● Directive
Narrow the data below down to the lines containing "record".

● Exercise materials

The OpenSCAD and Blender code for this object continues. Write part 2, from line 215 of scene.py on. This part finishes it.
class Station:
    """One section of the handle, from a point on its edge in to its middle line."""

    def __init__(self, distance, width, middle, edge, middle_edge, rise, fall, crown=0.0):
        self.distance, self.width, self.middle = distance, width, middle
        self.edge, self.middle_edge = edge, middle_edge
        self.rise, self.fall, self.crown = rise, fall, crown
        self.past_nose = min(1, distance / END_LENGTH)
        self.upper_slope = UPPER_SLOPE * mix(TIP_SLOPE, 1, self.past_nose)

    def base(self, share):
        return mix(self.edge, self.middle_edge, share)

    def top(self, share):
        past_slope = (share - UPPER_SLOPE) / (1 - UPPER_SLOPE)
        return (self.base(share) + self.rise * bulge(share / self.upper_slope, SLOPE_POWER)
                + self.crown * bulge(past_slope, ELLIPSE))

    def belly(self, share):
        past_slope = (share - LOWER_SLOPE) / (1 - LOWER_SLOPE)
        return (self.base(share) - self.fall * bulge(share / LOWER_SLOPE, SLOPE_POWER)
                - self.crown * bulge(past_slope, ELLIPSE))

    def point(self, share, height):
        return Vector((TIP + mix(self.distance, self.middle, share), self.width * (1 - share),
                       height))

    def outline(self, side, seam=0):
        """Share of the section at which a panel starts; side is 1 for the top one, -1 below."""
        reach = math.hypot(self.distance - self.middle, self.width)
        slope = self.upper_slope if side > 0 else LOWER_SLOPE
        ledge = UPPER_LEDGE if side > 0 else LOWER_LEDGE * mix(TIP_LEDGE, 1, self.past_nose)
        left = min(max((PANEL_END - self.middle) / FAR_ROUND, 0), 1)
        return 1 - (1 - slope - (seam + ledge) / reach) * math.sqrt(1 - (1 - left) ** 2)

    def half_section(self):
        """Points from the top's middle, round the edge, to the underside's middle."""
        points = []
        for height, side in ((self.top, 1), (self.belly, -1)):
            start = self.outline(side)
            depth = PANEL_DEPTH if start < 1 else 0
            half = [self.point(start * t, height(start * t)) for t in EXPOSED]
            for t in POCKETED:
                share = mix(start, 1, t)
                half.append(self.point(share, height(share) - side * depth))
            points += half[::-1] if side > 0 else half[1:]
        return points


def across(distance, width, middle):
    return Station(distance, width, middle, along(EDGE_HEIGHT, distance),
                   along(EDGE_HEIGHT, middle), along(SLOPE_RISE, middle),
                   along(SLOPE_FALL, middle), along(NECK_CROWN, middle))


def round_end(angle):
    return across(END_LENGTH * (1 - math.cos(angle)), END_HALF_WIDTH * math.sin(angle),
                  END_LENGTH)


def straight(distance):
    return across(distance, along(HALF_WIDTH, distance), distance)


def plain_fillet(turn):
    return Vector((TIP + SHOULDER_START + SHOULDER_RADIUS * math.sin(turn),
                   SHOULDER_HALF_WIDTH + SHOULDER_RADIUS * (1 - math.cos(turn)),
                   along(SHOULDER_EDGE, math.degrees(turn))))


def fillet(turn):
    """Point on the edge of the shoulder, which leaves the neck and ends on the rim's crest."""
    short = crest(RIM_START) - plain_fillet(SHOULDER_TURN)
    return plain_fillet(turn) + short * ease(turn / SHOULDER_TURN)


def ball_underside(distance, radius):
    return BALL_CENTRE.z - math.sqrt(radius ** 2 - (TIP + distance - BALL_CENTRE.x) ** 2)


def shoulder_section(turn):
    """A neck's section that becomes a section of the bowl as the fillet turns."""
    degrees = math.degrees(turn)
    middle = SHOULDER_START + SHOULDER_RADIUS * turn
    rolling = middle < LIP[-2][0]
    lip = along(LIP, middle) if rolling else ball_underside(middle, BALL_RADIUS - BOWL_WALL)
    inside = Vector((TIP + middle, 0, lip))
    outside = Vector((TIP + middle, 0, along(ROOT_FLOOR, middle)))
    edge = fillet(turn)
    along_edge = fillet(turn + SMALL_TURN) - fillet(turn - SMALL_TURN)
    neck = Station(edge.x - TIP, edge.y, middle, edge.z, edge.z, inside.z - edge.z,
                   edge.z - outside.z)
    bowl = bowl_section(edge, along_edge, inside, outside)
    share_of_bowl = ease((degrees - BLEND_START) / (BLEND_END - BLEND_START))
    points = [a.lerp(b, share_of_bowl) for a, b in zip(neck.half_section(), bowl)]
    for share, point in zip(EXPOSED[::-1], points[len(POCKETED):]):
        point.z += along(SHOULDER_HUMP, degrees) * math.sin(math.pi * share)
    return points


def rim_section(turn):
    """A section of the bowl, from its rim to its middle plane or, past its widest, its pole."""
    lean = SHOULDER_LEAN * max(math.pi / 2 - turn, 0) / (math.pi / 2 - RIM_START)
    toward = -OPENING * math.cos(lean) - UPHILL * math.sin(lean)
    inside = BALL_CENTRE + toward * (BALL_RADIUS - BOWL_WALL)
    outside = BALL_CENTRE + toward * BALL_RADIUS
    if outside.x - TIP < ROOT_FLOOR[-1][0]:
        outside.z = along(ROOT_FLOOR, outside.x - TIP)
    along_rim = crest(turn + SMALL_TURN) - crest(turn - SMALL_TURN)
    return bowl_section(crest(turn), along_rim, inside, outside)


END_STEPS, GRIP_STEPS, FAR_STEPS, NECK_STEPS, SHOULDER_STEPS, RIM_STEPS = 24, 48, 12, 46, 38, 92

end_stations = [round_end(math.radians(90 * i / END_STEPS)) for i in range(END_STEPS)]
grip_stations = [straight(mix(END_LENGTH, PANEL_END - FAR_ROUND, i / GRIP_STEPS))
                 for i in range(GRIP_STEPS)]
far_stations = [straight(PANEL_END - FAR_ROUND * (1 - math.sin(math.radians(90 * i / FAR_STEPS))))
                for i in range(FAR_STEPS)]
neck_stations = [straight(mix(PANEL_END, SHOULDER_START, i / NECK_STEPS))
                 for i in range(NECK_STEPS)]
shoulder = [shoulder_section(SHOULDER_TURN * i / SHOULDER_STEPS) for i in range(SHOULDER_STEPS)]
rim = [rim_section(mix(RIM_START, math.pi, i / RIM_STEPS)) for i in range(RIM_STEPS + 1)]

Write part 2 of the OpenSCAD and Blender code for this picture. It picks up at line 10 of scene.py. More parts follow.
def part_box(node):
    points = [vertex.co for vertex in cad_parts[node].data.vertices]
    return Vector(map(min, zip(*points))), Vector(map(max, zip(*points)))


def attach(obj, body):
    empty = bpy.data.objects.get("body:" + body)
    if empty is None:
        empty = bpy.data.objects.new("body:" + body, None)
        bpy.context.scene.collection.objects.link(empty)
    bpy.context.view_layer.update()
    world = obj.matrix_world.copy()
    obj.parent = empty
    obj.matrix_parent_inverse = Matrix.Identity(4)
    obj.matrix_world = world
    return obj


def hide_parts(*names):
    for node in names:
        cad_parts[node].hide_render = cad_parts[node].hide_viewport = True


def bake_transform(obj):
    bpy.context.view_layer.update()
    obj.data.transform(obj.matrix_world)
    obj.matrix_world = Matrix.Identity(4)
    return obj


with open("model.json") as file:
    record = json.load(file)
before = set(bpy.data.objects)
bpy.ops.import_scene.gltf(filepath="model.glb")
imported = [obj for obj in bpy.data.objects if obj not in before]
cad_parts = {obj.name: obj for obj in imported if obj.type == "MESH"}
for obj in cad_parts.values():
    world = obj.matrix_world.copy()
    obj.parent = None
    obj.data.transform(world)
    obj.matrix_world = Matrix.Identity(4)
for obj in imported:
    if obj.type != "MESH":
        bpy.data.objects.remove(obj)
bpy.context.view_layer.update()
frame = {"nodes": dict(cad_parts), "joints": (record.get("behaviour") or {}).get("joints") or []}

● Exercise response
    record = json.load(file)
frame = {"nodes": dict(cad_parts), "joints": (record.get("behaviour") or {}).get("joints") or []}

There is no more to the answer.